As the years have gone by, I've become more and more steadfast that the answer to that question is and must be an art and not a science. Of course, it must always be rooted in practicality, the actual context of the code around it and where the code/business was in the past and where it will be in the future.
But just as importantly, some of it must be based around beliefs in the face of imperfect information about what you want to invest in for the sake of the technology, the team that develops it, and the business that relies on it. It could be that for your team, your values make it make sense to go a little bit further than "good enough" on normalizing your data modeling, because the way you like to run your business requires that normal form to do the analytics and make decisions productively. It could be that for your team, your values make it make sense to go a little bit further than "good enough" on splitting service boundaries and ensuring clean queues and message passing infrastructure, because you have seasonal spikes where you need to scale up to a ton of load and then scale down after without constantly doing a song and dance or pre-provisioning fragile infrastructure.
But the most common thread there is - art, not a science. Every single decision depends on YOUR team, YOUR business, YOUR needs - and like any art, there is no universal rule or discovery or best practice in the industry that will magically work for your needs without working through the details of whether it appropriately fits your situation or not.
So with that said - I can't really agree with you. At any place I've ever worked with a competent team, maintaining duplicate code is just not that hard and follows the same process for being dealt with. Built a robust test suite that encodes the actual differences and the shared structure. Pull out the pieces that have a good reason to be abstracted and redesign the pieces that encode the true differential structure in a way that is intuitive. Lather rinse repeat. It's always straightforward because it's known - by the time you are doing this process, you've had tons of repetitions and data on what is driving you to develop the abstraction, so when you make the decision, you are making it empirically.
Conversely, I have seen many otherwise competent teams slowed to a halt with premature abstraction. Frameworks that were well intended and reduced duplication, but encoded coupling between components that at a certain point in the businesses progression, fought with reality rather than aided, and all because they were frozen into place before anyone empirically had really clear data about whether the abstraction would be worth it long term. Well intended "clean code" refactors that were meant to solve the old "bad duplication" but instead created a far more difficult to reason about "abstracted base" of code that didn't really solve any of the domain modeling problems and was just as difficult to maintain without introducing buggy behaviors (if not more so) than before.
The biggest problem is that premature abstraction is sexy and fun. There are incentives and dopamine hits from doing it extraneously. But fixing legacy duplication is not fun. And so when it gets done, it tends to get done in a pragmatic way to relieve pain rather than to elicit pleasure. That, I believe is one of the biggest confounding sociological aspects of this whole discussion.

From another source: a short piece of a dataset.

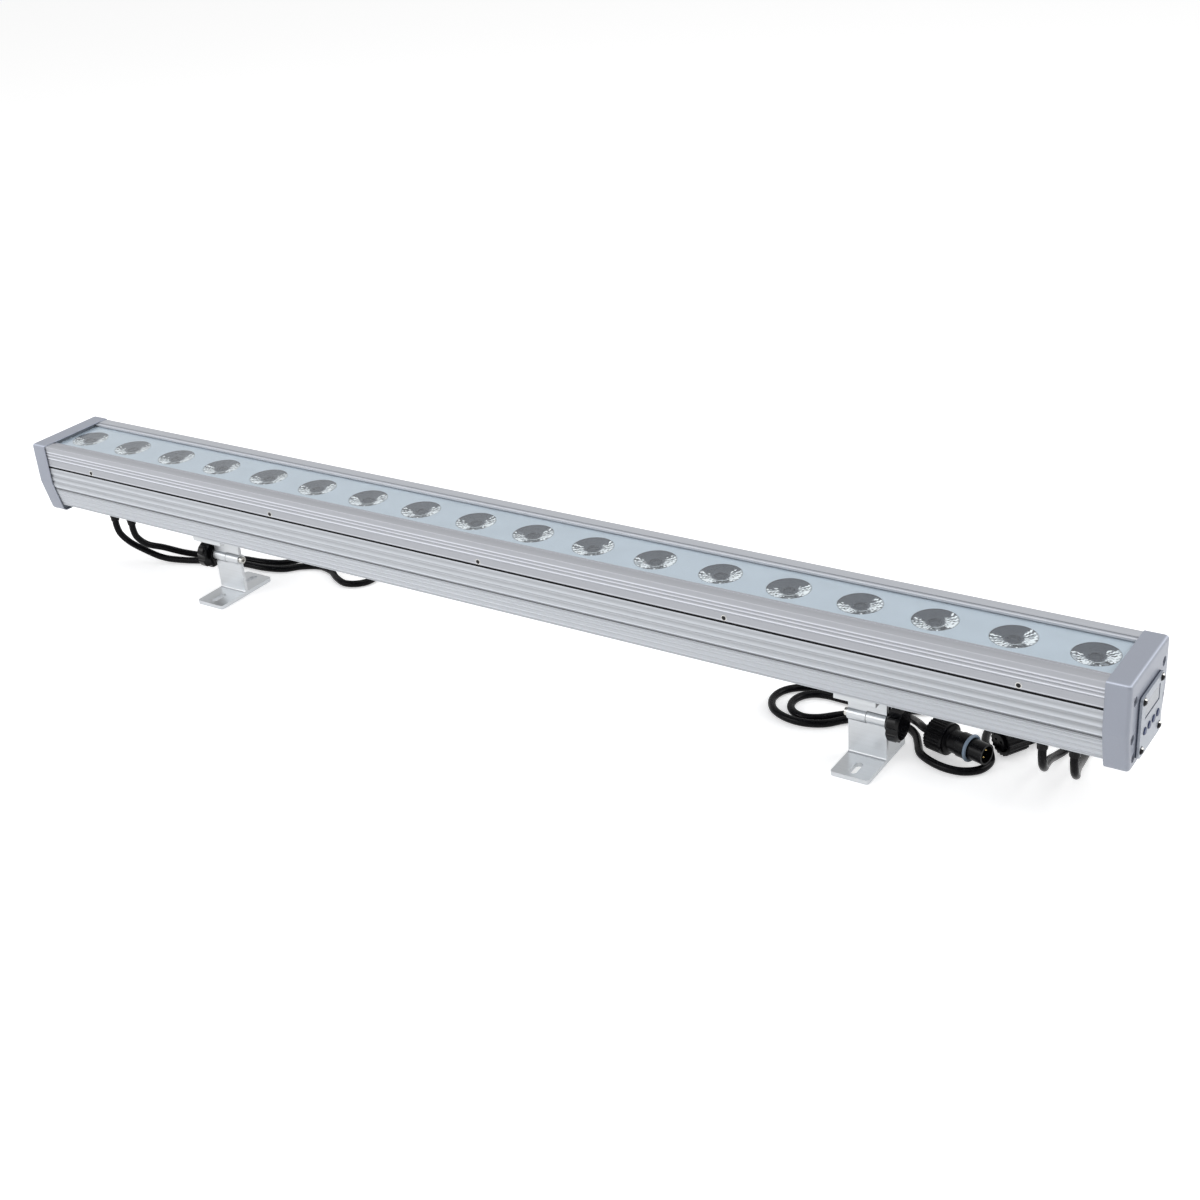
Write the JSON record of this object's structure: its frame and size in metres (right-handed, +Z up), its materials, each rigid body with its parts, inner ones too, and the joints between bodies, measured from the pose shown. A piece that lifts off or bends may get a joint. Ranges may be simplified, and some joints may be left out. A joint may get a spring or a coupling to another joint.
{
  "type": "wall washer light bar",
  "caption": "Straight outdoor light bar with a row of collimated lights under glass, hinged sliding feet and waterproof leads that link bar to bar.",
  "frame": {"origin": "floor under the middle of the bar, on the plane that the two feet stand on, in line with the hinge axis", "axes": "+X along the bar towards the end with the control plate, +Y to the back, where the leads lie, +Z up, the way the light shines"},
  "size_m": [1.0041, 0.1704, 0.127],
  "materials": {
    "bar_metal": "satin, fine lengthwise brushing",
    "cap_metal": "fine silver-grey paint",
    "bracket_metal": "satin",
    "steel": "brushed",
    "dark_steel": "dark coating",
    "black_rubber": "matte",
    "grey_rubber": "matte",
    "seal_rubber": "matte",
    "glass": "clear",
    "lens_clear": "clear, moulded",
    "dark_plastic": "moulded",
    "black_plastic": "moulded",
    "knob_plastic": "gloss",
    "key_plastic": "moulded",
    "window_plastic": "tinted",
    "lens_plate": "pale paint",
    "white_board": "coated board",
    "green_board": "coated board",
    "emitter": "moulded",
    "gold": "plated"
  },
  "bodies": {
    "bar": {"housing": "bar_metal", "front_rail": "bar_metal", "rear_rail": "bar_metal", "front_seam_strip": "black_rubber", "rear_seam_strip": "black_rubber", "glass_panel": "glass", "glass_gasket": "black_rubber", "lens_plate": "lens_plate", "lenses": "lens_clear", "lens_holders": "dark_plastic", "led_emitters": "emitter", "led_board": "white_board", "driver": "bar_metal", "control_board": "green_board", "left_end_cap": "cap_metal", "right_end_cap": "cap_metal", "left_end_gasket": "grey_rubber", "right_end_gasket": "grey_rubber", "left_cap_screws": "dark_steel", "right_cap_screws": "dark_steel", "front_rail_screws": "steel", "rear_rail_screws": "steel", "control_plate": "bracket_metal", "control_gasket": "black_rubber", "control_screws": "steel", "display_window": "window_plastic", "display_module": "green_board", "power_in_gland": "black_plastic", "signal_out_gland": "black_plastic", "power_out_gland": "black_plastic", "signal_in_gland": "black_plastic", "power_in_lead": "black_rubber", "signal_out_lead": "black_rubber", "power_out_lead": "black_rubber", "signal_in_lead": "black_rubber", "power_in_plug": "black_plastic", "power_in_seal": "seal_rubber", "power_in_pins": "gold", "signal_in_plug": "black_plastic", "signal_in_seal": "seal_rubber", "signal_in_pins": "gold", "power_out_socket": "black_plastic", "signal_out_socket": "black_plastic"},
    "left_bracket": {"left_slide_plate": "bracket_metal", "left_hinge_bolt": "steel", "left_plate_screw": "steel"},
    "right_bracket": {"right_slide_plate": "bracket_metal", "right_hinge_bolt": "steel", "right_plate_screw": "steel"},
    "left_foot": {"left_foot": "bracket_metal"},
    "right_foot": {"right_foot": "bracket_metal"},
    "left_knob": {"left_knob": "knob_plastic"},
    "right_knob": {"right_knob": "knob_plastic"},
    "key_1": {"key_1": "key_plastic"},
    "key_2": {"key_2": "key_plastic"},
    "key_3": {"key_3": "key_plastic"},
    "key_4": {"key_4": "key_plastic"},
    "power_out_nut": {"power_out_nut": "black_plastic"},
    "signal_out_nut": {"signal_out_nut": "black_plastic"}
  },
  "joints": [
    {"name": "left_bracket_slide", "type": "slide", "parent": "bar", "child": "left_bracket", "axis": [1, 0, 0], "range_m": [-0.012, 0.1]},
    {"name": "left_foot_tilt", "type": "hinge", "parent": "left_bracket", "child": "left_foot", "pos_m": [-0.3125, 0, 0.035], "axis": [1, 0, 0], "range_deg": [-85, 85]},
    {"name": "left_knob_turn", "type": "hinge", "parent": "left_bracket", "child": "left_knob", "pos_m": [-0.3125, 0, 0.035], "axis": [1, 0, 0], "continuous": true},
    {"name": "right_bracket_slide", "type": "slide", "parent": "bar", "child": "right_bracket", "axis": [1, 0, 0], "range_m": [-0.012, 0]},
    {"name": "right_foot_tilt", "type": "hinge", "parent": "right_bracket", "child": "right_foot", "pos_m": [0.3065, 0, 0.035], "axis": [1, 0, 0], "range_deg": [-85, 85]},
    {"name": "right_knob_turn", "type": "hinge", "parent": "right_bracket", "child": "right_knob", "pos_m": [0.3065, 0, 0.035], "axis": [1, 0, 0], "continuous": true},
    {"name": "key_1_press", "type": "slide", "parent": "bar", "child": "key_1", "axis": [-1, 0, 0], "range_m": [0, 0.0005], "stiffness_N_per_m": 2000, "springref_m": -0.0004},
    {"name": "key_2_press", "type": "slide", "parent": "bar", "child": "key_2", "axis": [-1, 0, 0], "range_m": [0, 0.0005], "stiffness_N_per_m": 2000, "springref_m": -0.0004},
    {"name": "key_3_press", "type": "slide", "parent": "bar", "child": "key_3", "axis": [-1, 0, 0], "range_m": [0, 0.0005], "stiffness_N_per_m": 2000, "springref_m": -0.0004},
    {"name": "key_4_press", "type": "slide", "parent": "bar", "child": "key_4", "axis": [-1, 0, 0], "range_m": [0, 0.0005], "stiffness_N_per_m": 2000, "springref_m": -0.0004},
    {"name": "power_out_nut_turn", "type": "hinge", "parent": "bar", "child": "power_out_nut", "pos_m": [-0.26, 0.09, 0.0109], "axis": [1, 0, 0], "continuous": true},
    {"name": "signal_out_nut_turn", "type": "hinge", "parent": "bar", "child": "signal_out_nut", "pos_m": [0.3915, 0.05315, 0.0109], "axis": [0.5, 0.866, 0], "continuous": true}
  ]
}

But in one of the scenarios I mention earlier, I earned a chunk of money once fixing an issue that emerged in a subcontractor's four or five line duplication that had ended up rippled through a long-lived codebase. A ground truth (MySQL version) changed, and the pattern broke everywhere, including places where it had evolved.
So I tend towards thinking, yes, any three-line pattern that is likely to appear everywhere should, perhaps, be centralised.
It's certainly worthy of serious consideration. Usually pretty easy to maintain the surface of such an abstraction.